World Resources Institute
Endowment: $38 million
Investments in publicly traded securities: $13 million
What we know:
-Refused to answer questions about whether or not it is invested in fossil fuels
-According to WRI investment policy: “In line with our mission, WRI is obligated to include [Environmental, Social, Governance] investment options when selecting new asset managers. We do not target a given percent of our investment allocation to ESG."
-According to WRI investment policy: “Our investments support our mission and should be aligned with our mission and values such that we are not investing in companies/instruments that are less than fully transparent or insensitive to environmental or developmental issues.”
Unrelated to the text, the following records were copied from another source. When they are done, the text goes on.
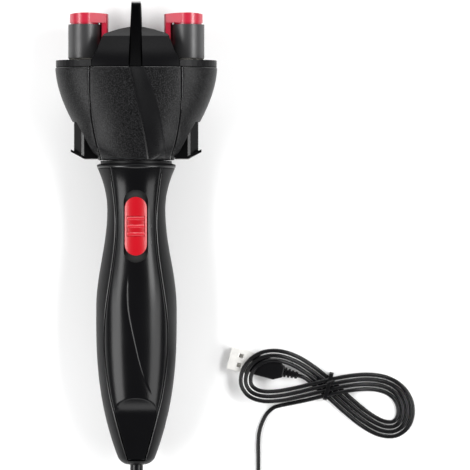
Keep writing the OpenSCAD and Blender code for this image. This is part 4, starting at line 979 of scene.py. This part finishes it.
def fin_depth(s):
    if s > 0.9:
        return FIN_TIP_D / 2 - 3.5 + 3.5 * sqrt(max(0.0, 1 - ((s - 0.9) / 0.1) ** 2))
    return mix(FIN_TIP_D / 2, REST_H - 0.2, (1 - s / 0.9) ** 1.5)


def make_fin():
    rings = []
    for s in evenly(0, 0.9, 30) + [0.9 + 0.1 * sin(a) for a in evenly(0.1, pi / 2, 12)]:
        z = DECK_Z + FIN_H * s
        half = mix(FIN_T / 2, FIN_TIP_T / 2, max(0.0, (z - DECK_TOP) / (TOOL_L - DECK_TOP)))
        deep = fin_depth(s)
        rings.append([(x, y, z) for x, y in rounded_box(half, -deep, deep, 1.0, 5)])
    obj = loft("fin_dressed", rings)
    cut(obj, deck_seat())
    soften(obj, 0.5, 3, 40)
    smooth_shade(obj, 35)
    stand_for(obj, "divider_fin")
    # Painted highlight: the top millimetre of the fin is painted light grey.
    touch(obj, fin_tip_painted_highlight, lambda x, y, z: z > TOOL_L - 1.0)


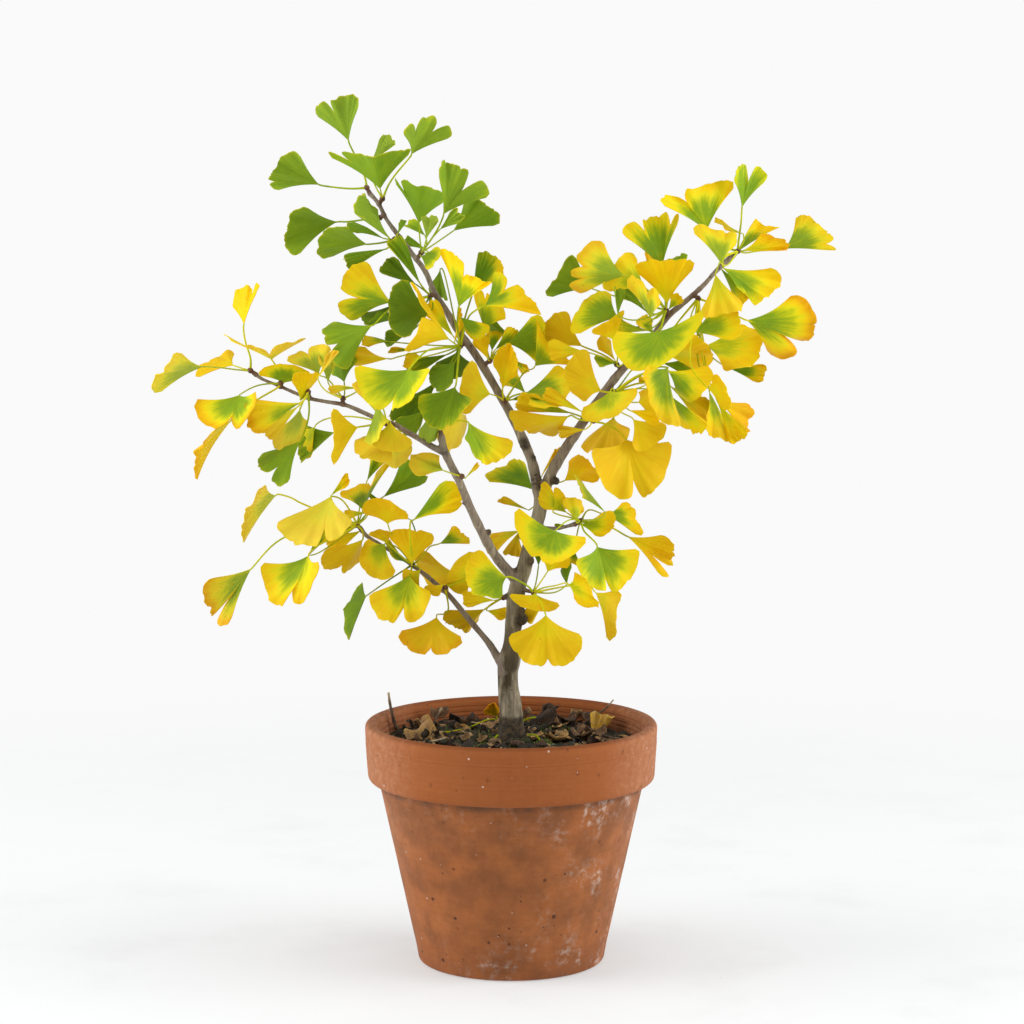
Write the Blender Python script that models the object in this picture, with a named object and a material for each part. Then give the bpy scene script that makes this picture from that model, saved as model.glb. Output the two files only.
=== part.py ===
"""A young ginkgo grown as a bonsai in a clay pot. Metres, +Z up, with the pot's foot on z = 0."""

import math

import bmesh
import bpy
from mathutils import Vector
from mathutils.bvhtree import BVHTree

MM = 0.001

# The clay pot, a plain 20 cm one.
RIM_RADIUS = 100 * MM
RIM_FOOT_RADIUS = 98.5 * MM
POT_HEIGHT = 165.7 * MM
RIM_HEIGHT = 40.5 * MM
BODY_TOP_RADIUS = 91.0 * MM
FOOT_RADIUS = 64.6 * MM
WALL = 7.7 * MM
FLOOR = 9 * MM
DRAIN_RADIUS = 12 * MM
POT_SIDES = 36

# The soil, its uneven top and the plain hole that the stem stands in.
CLEARANCE = 0.3 * MM
SOIL_GAP = 0.6 * MM
LITTER_THICKNESS = 0.8 * MM
LITTER_LIFT = 0.8 * MM
SOIL_LEVEL = 148.5 * MM
SOIL_SIDES = 30
SOIL_RINGS = (18, 32, 50, 70)
STEM_FOOT_DEPTH = 45 * MM
STEM_SIDES = 10

# Leaves: a fan-shaped blade on a thin stalk.
BLADE_THICKNESS = 0.7 * MM
STALK_WIDTH = 1.2 * MM
STALK_THICKNESS = 0.9 * MM
HUB_RADIUS = 2.1 * MM
SPUR_RADIUS = 1.7 * MM
SPUR_TIP_RADIUS = 1.5 * MM
SPUR_ROOT = 1.2 * MM
SMALL_REACH = 28 * MM
STALK_BEND = 5 * MM
LONG_STALK = 48 * MM
FLAT_ANGLE = math.radians(0.5)

# The crown was measured from this point, on the upright plane through the pot's axis.
# A piece's x and z are those readings in mm. Its own depth y then moves it along its sight line,
# with -y towards that point.
SIGHT_DISTANCE = 2000.0
SIGHT_HEIGHT = 545.0

# Each branch: its parent's name, sides, then points of x, z, depth and radius in mm.
BRANCHES = {
    "stem": (
        None,
        STEM_SIDES,
        (
            (0, 103, 0, 9.5), (0, 150, 0, 9.5), (0, 158, 0, 9.3), (0, 167, 0, 8.5), (-0.6, 176, 0, 7.9),
            (-2, 188, 0, 7.2), (-2.4, 200, 0, 7.2), (-1, 209, 0, 7.5), (0.6, 219, 0, 6.3),
            (1.2, 229, 0, 5.9), (2.6, 240, 0, 6.4), (3.2, 251, 0, 6.4), (5, 261, 0, 5.7),
            (8.4, 270, 0, 5.4), (11, 281, 0, 5.0), (14, 292, 0, 4.8), (17.5, 303, 0, 4.8),
            (19.8, 313, 0, 4.9), (20.4, 325, 0, 5.4),
        ),
    ),
    "leader_left": (
        "stem",
        6,
        (
            (20, 318, 0, 4.6), (17, 331, 0.5, 3.9), (14, 344, 1, 3.6), (7.5, 360, 1.5, 3.4),
            (1, 374, 2, 3.2), (-7, 388, 2.5, 3.0), (-15, 402, 3, 2.8), (-25, 418, 3.5, 2.8),
            (-36, 433, 4, 2.6), (-43, 445, 4.5, 2.4), (-52, 459, 5, 2.1), (-58, 473, 6, 1.9),
            (-67, 485, 7.5, 1.8), (-76, 497, 9, 1.7), (-84, 508, 11, 1.5), (-89, 518, 12, 1.5),
            (-95, 525, 14, 1.7),
        ),
    ),
    "leader_right": (
        "stem",
        6,
        (
            (21, 318, 0, 4.4), (26, 334, -1, 3.9), (35, 350, -2, 3.7), (46, 367, -3.5, 3.4),
            (57, 383, -4, 3.1), (69.5, 400, -5, 2.9), (81, 413, -5.5, 2.6), (96, 430, -6.5, 2.3),
            (106, 443, -7, 2.2), (119, 454, -6, 1.9), (130, 464, -4, 1.7), (136, 471, -3, 1.6),
            (143, 478, -1.5, 2.0), (149, 483, 0, 2.2),
        ),
    ),
    "branch_left": (
        "stem",
        6,
        (
            (5, 262, 0, 4.0), (-3, 270, -1, 3.7), (-11, 280, -3, 3.4), (-17, 290, -5, 3.3),
            (-22, 300, -7, 3.1), (-29, 315, -10, 2.9), (-35, 330, -13, 2.8), (-41, 342, -15, 2.7),
            (-45.5, 352, -16, 2.7), (-47.5, 362, -16, 2.4),
        ),
    ),
    "side_branch": (
        "branch_left",
        5,
        (
            (-44.5, 350, -16, 2.4), (-53, 354, -16, 2.2), (-61, 359, -15.5, 2.1), (-70, 364, -14.5, 1.9),
            (-78, 369, -13.5, 1.8), (-88, 372, -12.5, 1.7), (-99, 377, -11, 1.6), (-112, 382.5, -9.5, 1.5),
            (-126, 385, -8, 1.4), (-138, 387.5, -6.5, 1.3), (-149, 392, -5.5, 1.3), (-158, 396, -4.5, 1.2),
            (-168, 400, -3.5, 1.2), (-173, 403.5, -3, 1.4),
        ),
    ),
    "branch_low": (
        "stem",
        6,
        (
            (-3, 200, 0, 3.6), (-9, 209, 1, 2.9), (-15, 219, 2, 2.4), (-24, 230, 3.5, 2.1),
            (-33, 241, 5, 2.0), (-43, 253, 7, 1.9), (-52, 261, 8, 1.7), (-61, 268.5, 9, 1.6),
            (-70, 275, 10.5, 1.5), (-80, 281.5, 12, 1.4), (-90, 288, 13, 1.3), (-98, 293, 14, 1.5), (-102, 297.5, 14, 1.7),
        ),
    ),
    "twig_right": (
        "stem",
        5,
        (
            (15, 300, 0, 2.2), (24, 298.5, -1, 1.6), (33, 298.8, -2.5, 1.3), (40, 300.5, -3.5, 1.4),
            (43.5, 301.5, -4, 1.7),
        ),
    ),
}

# Old scars and cut stubs on the bark: branch, x, z, depth, radius in mm.
SCARS = (
    ("stem", 7.0, 236, -1.3, 4.3),
    ("stem", 6.5, 241, -1.2, 3.2),
    ("stem", 13.0, 276, -1.0, 2.9),
    ("stem", -3.2, 252, -0.4, 2.2),
    ("stem", 3.0, 269.5, -0.4, 2.2),
    ("branch_left", -15.5, 296, -5.5, 2.2),
    ("branch_left", -31.8, 316, -10.0, 1.7),
    ("leader_left", 15.2, 347, 0.5, 1.9),
    ("leader_left", 8.5, 356, 0.5, 3.3),
    ("leader_right", 30, 331, -2.0, 2.9),
)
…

-Has “strategic relationship” with Shell Foundation, among other corporate relationships
Considering divestment?
-No comment

World Wildlife Fund
Endowment: $195 million 
Investments in publicly traded securities: $75 million
What we know:
-Refused to answer questions about whether it applies environmental screens to its mixed-asset funds
-"We don't have direct investments, so we do not hold shares of any companies directly. Our investments are primarily through diversified funds." —Ian Morrison, Spokesperson
Considering divestment?
-”We are interested in the issue you've raised and are actively engaged in our own internal discussions in this area.” — Ian Morrison, Spokesperson

*This data only covers green groups with very large investment portfolios and is not comprehensive
**Endowment/investment numbers confirmed by each organization or taken from most recent available IRS Form 990s or audited financial statements 
***Under US law, nonprofits are not required to divulge their holdings in the stock market. Every group mentioned was asked to provide that information; no group did. And for this reason, we are unable to independently verify that any group is fully divested.